* **Entries with model source code**
⁂
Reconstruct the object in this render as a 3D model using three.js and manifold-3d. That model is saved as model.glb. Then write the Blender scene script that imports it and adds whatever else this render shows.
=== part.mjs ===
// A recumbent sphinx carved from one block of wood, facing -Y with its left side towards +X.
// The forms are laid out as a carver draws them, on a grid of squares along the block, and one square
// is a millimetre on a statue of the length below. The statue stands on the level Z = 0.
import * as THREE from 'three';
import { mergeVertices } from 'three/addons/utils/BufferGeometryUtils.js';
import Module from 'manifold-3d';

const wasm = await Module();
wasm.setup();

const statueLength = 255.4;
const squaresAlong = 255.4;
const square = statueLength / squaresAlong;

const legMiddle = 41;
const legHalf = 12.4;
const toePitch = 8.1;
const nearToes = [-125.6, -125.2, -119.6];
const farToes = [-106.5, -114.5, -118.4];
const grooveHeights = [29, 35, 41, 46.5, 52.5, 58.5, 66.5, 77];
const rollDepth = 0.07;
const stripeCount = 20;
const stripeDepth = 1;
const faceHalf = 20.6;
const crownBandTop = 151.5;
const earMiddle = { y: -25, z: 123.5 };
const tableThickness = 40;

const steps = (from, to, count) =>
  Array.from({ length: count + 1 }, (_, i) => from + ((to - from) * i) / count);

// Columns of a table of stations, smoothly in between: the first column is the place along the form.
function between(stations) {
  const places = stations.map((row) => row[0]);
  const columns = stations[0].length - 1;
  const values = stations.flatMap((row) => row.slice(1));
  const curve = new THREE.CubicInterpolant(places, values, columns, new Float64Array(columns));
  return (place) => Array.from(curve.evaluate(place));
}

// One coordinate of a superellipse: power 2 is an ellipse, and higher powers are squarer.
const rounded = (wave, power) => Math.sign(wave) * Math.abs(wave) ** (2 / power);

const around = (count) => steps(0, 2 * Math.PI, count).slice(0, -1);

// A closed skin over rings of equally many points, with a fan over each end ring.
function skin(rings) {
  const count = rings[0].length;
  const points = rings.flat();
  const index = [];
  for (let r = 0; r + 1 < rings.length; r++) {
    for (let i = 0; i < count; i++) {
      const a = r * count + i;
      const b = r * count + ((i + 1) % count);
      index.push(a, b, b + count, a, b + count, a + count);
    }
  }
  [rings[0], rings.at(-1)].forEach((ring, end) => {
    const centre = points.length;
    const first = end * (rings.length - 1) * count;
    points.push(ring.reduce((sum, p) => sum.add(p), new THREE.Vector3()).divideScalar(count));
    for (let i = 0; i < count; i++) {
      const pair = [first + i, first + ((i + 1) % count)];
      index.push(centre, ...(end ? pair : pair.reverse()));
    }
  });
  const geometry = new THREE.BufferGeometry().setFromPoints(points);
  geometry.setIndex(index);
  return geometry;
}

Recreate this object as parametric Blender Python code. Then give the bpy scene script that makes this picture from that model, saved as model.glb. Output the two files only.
⁂
* **REQUIREMENTS**
The whole listing above needs to be written out again exactly.

* **OUTPUT FOR THIS EXERCISE**
Reconstruct the object in this render as a 3D model using three.js and manifold-3d. That model is saved as model.glb. Then write the Blender scene script that imports it and adds whatever else this render shows.
=== part.mjs ===
// A recumbent sphinx carved from one block of wood, facing -Y with its left side towards +X.
// The forms are laid out as a carver draws them, on a grid of squares along the block, and one square
// is a millimetre on a statue of the length below. The statue stands on the level Z = 0.
import * as THREE from 'three';
import { mergeVertices } from 'three/addons/utils/BufferGeometryUtils.js';
import Module from 'manifold-3d';

const wasm = await Module();
wasm.setup();

const statueLength = 255.4;
const squaresAlong = 255.4;
const square = statueLength / squaresAlong;

const legMiddle = 41;
const legHalf = 12.4;
const toePitch = 8.1;
const nearToes = [-125.6, -125.2, -119.6];
const farToes = [-106.5, -114.5, -118.4];
const grooveHeights = [29, 35, 41, 46.5, 52.5, 58.5, 66.5, 77];
const rollDepth = 0.07;
const stripeCount = 20;
const stripeDepth = 1;
const faceHalf = 20.6;
const crownBandTop = 151.5;
const earMiddle = { y: -25, z: 123.5 };
const tableThickness = 40;

const steps = (from, to, count) =>
  Array.from({ length: count + 1 }, (_, i) => from + ((to - from) * i) / count);

// Columns of a table of stations, smoothly in between: the first column is the place along the form.
function between(stations) {
  const places = stations.map((row) => row[0]);
  const columns = stations[0].length - 1;
  const values = stations.flatMap((row) => row.slice(1));
  const curve = new THREE.CubicInterpolant(places, values, columns, new Float64Array(columns));
  return (place) => Array.from(curve.evaluate(place));
}

// One coordinate of a superellipse: power 2 is an ellipse, and higher powers are squarer.
const rounded = (wave, power) => Math.sign(wave) * Math.abs(wave) ** (2 / power);

const around = (count) => steps(0, 2 * Math.PI, count).slice(0, -1);

// A closed skin over rings of equally many points, with a fan over each end ring.
function skin(rings) {
  const count = rings[0].length;
  const points = rings.flat();
  const index = [];
  for (let r = 0; r + 1 < rings.length; r++) {
    for (let i = 0; i < count; i++) {
      const a = r * count + i;
      const b = r * count + ((i + 1) % count);
      index.push(a, b, b + count, a, b + count, a + count);
    }
  }
  [rings[0], rings.at(-1)].forEach((ring, end) => {
    const centre = points.length;
    const first = end * (rings.length - 1) * count;
    points.push(ring.reduce((sum, p) => sum.add(p), new THREE.Vector3()).divideScalar(count));
    for (let i = 0; i < count; i++) {
      const pair = [first + i, first + ((i + 1) % count)];
      index.push(centre, ...(end ? pair : pair.reverse()));
    }
  });
  const geometry = new THREE.BufferGeometry().setFromPoints(points);
  geometry.setIndex(index);
  return geometry;
}

Recreate this object as parametric Blender Python code. Then give the bpy scene script that makes this picture from that model, saved as model.glb. Output the two files only.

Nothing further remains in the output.